> [Entries provided]
◆ ◆ ◆ ◆
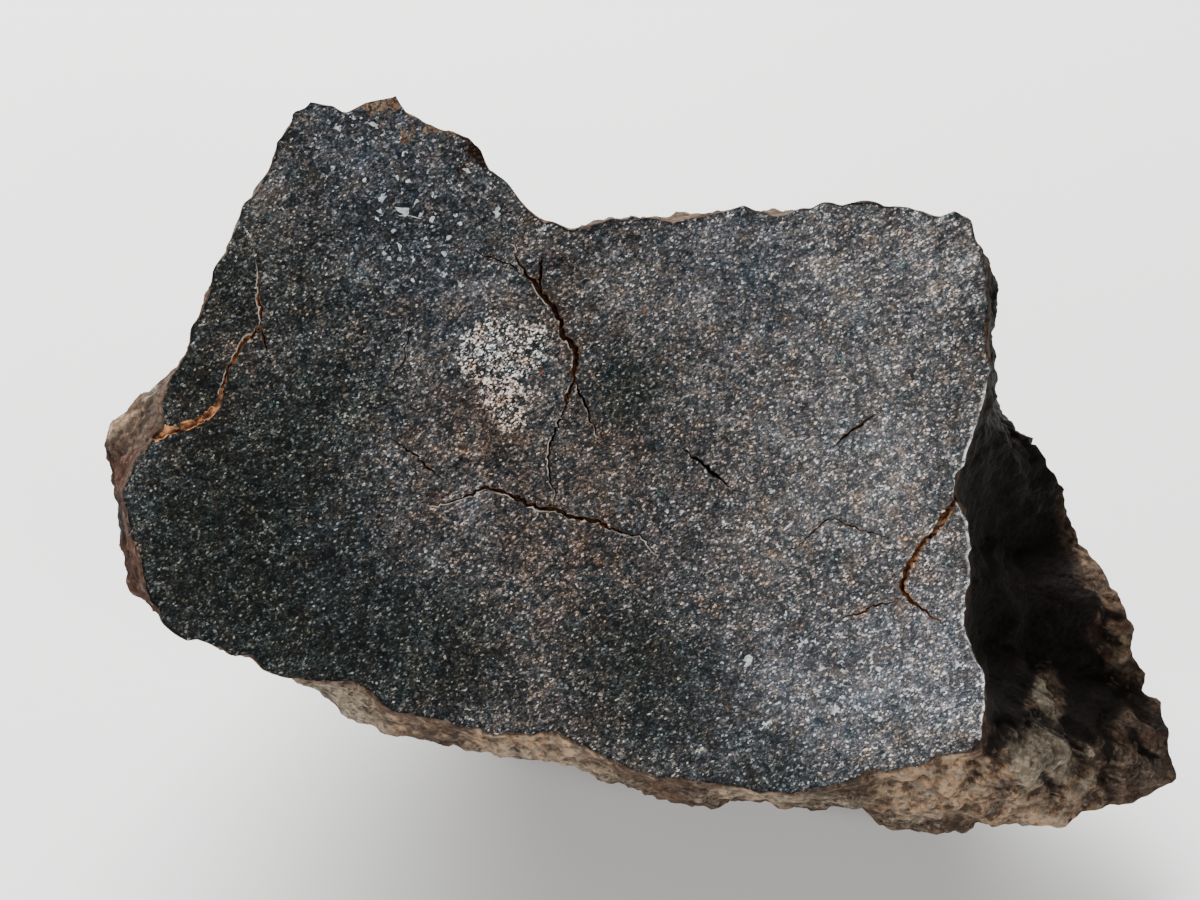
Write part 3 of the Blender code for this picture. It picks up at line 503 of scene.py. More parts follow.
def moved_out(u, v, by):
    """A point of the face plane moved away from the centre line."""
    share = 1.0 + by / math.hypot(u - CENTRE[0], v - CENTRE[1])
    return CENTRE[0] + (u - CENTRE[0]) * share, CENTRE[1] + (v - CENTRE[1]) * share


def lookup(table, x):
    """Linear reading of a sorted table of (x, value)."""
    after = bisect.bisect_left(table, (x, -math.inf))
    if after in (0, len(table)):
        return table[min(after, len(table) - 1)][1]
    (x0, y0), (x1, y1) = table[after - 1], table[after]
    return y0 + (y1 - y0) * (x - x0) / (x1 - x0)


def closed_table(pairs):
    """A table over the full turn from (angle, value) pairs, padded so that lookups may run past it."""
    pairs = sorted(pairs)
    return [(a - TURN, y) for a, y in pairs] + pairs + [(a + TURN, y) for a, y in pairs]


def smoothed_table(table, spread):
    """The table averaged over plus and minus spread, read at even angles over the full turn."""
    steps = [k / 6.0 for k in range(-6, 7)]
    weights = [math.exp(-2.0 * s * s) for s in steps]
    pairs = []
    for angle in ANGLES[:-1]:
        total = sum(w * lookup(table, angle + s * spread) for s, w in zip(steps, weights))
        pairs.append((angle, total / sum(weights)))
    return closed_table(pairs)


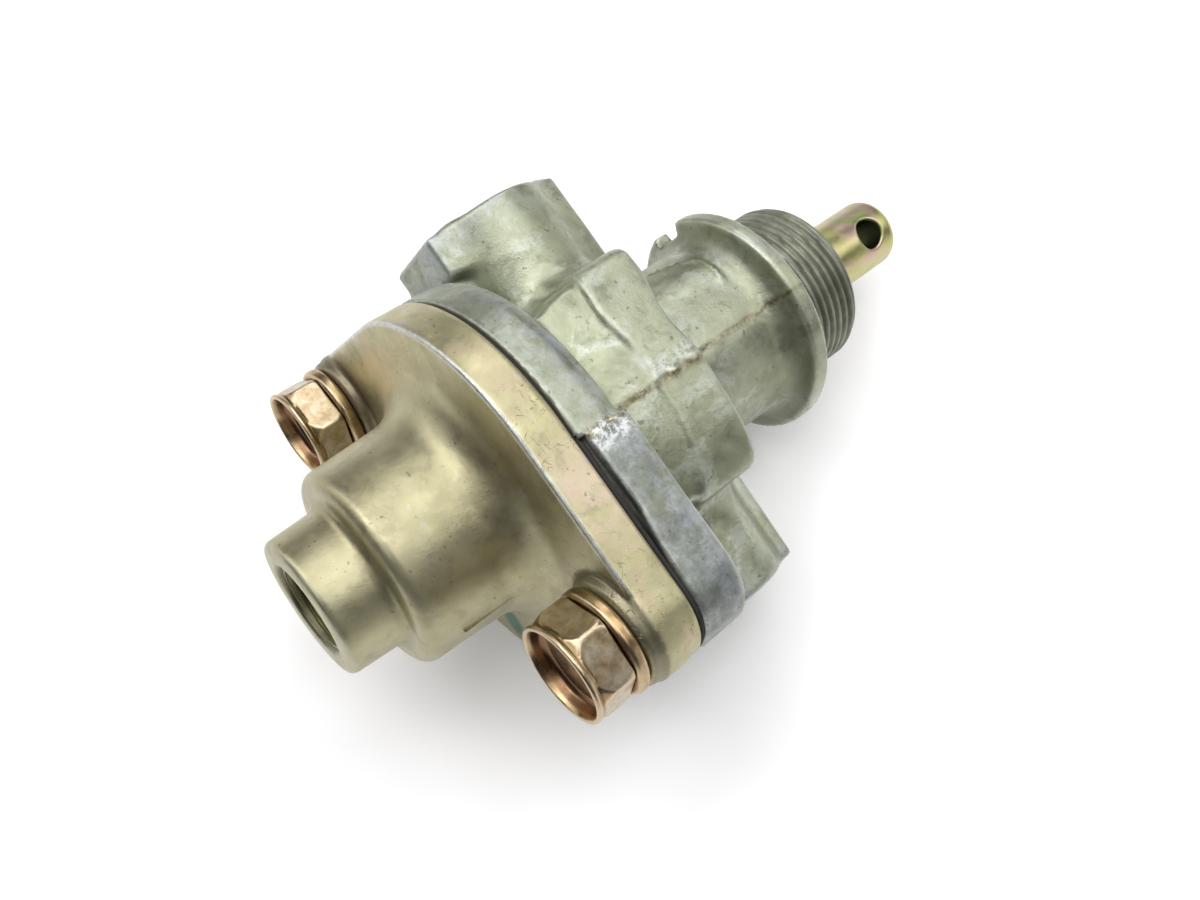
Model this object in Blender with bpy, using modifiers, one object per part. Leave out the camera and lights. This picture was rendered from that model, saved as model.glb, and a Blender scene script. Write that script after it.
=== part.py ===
◆ ◆ ◆ ◆
> [Written instruction] Write the listing out again, exactly as shown above.

> [Solution]
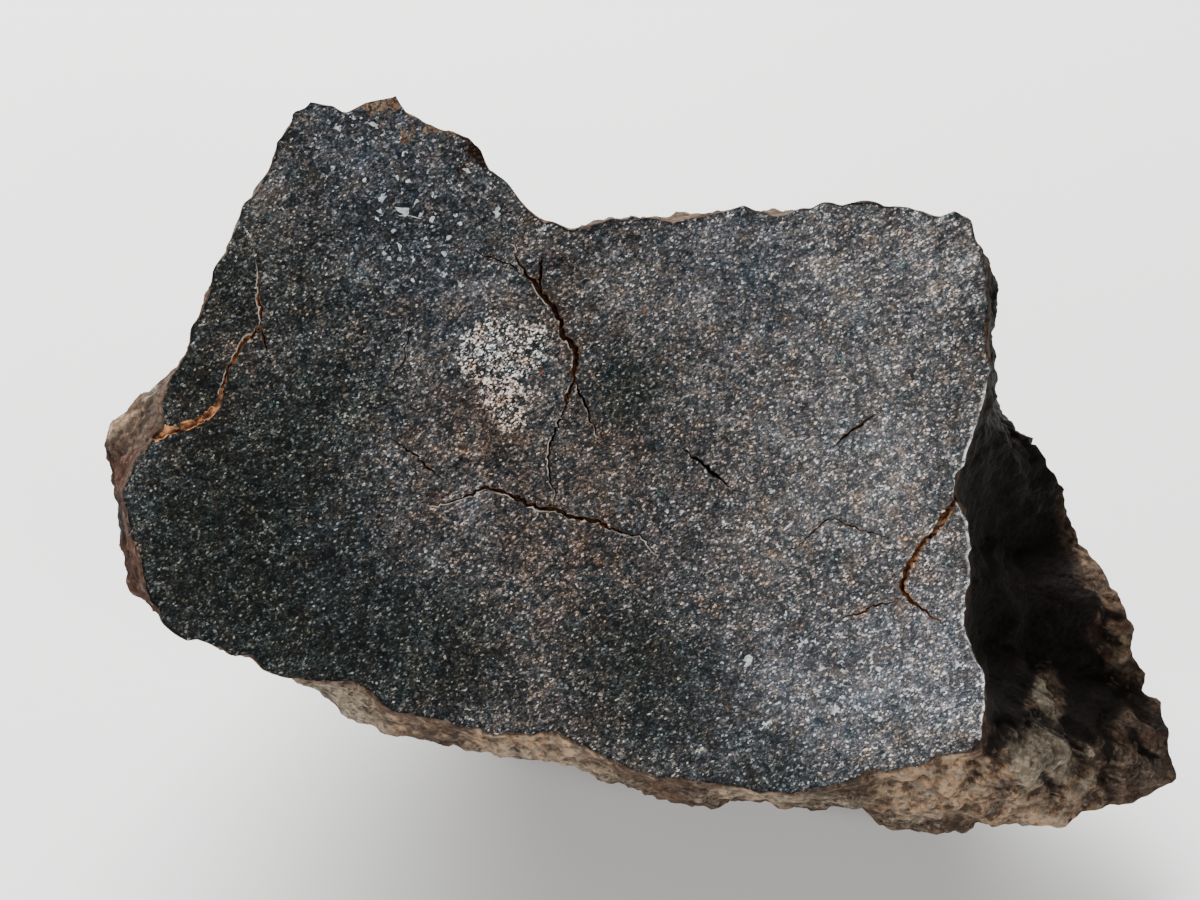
Write part 3 of the Blender code for this picture. It picks up at line 503 of scene.py. More parts follow.
def moved_out(u, v, by):
    """A point of the face plane moved away from the centre line."""
    share = 1.0 + by / math.hypot(u - CENTRE[0], v - CENTRE[1])
    return CENTRE[0] + (u - CENTRE[0]) * share, CENTRE[1] + (v - CENTRE[1]) * share


def lookup(table, x):
    """Linear reading of a sorted table of (x, value)."""
    after = bisect.bisect_left(table, (x, -math.inf))
    if after in (0, len(table)):
        return table[min(after, len(table) - 1)][1]
    (x0, y0), (x1, y1) = table[after - 1], table[after]
    return y0 + (y1 - y0) * (x - x0) / (x1 - x0)


def closed_table(pairs):
    """A table over the full turn from (angle, value) pairs, padded so that lookups may run past it."""
    pairs = sorted(pairs)
    return [(a - TURN, y) for a, y in pairs] + pairs + [(a + TURN, y) for a, y in pairs]


def smoothed_table(table, spread):
    """The table averaged over plus and minus spread, read at even angles over the full turn."""
    steps = [k / 6.0 for k in range(-6, 7)]
    weights = [math.exp(-2.0 * s * s) for s in steps]
    pairs = []
    for angle in ANGLES[:-1]:
        total = sum(w * lookup(table, angle + s * spread) for s, w in zip(steps, weights))
        pairs.append((angle, total / sum(weights)))
    return closed_table(pairs)


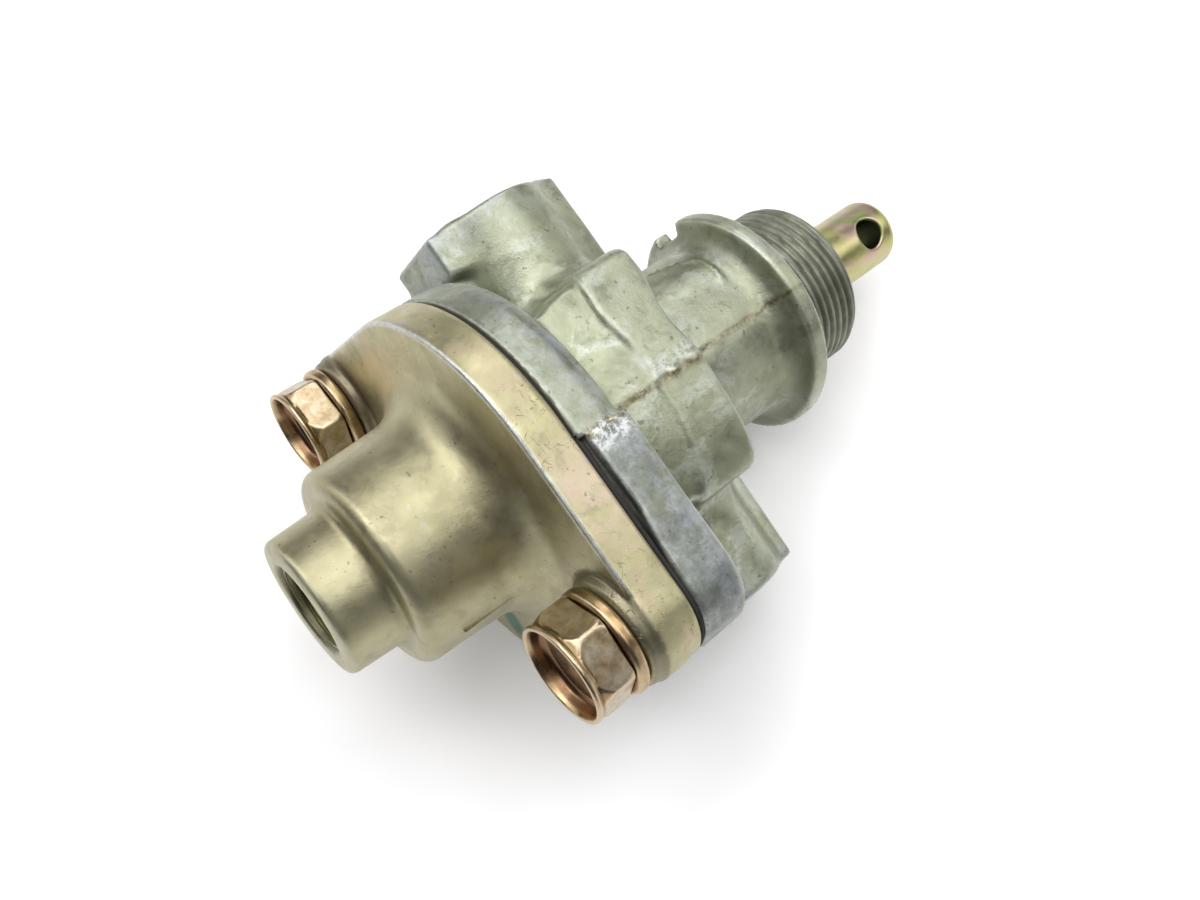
Model this object in Blender with bpy, using modifiers, one object per part. Leave out the camera and lights. This picture was rendered from that model, saved as model.glb, and a Blender scene script. Write that script after it.
=== part.py ===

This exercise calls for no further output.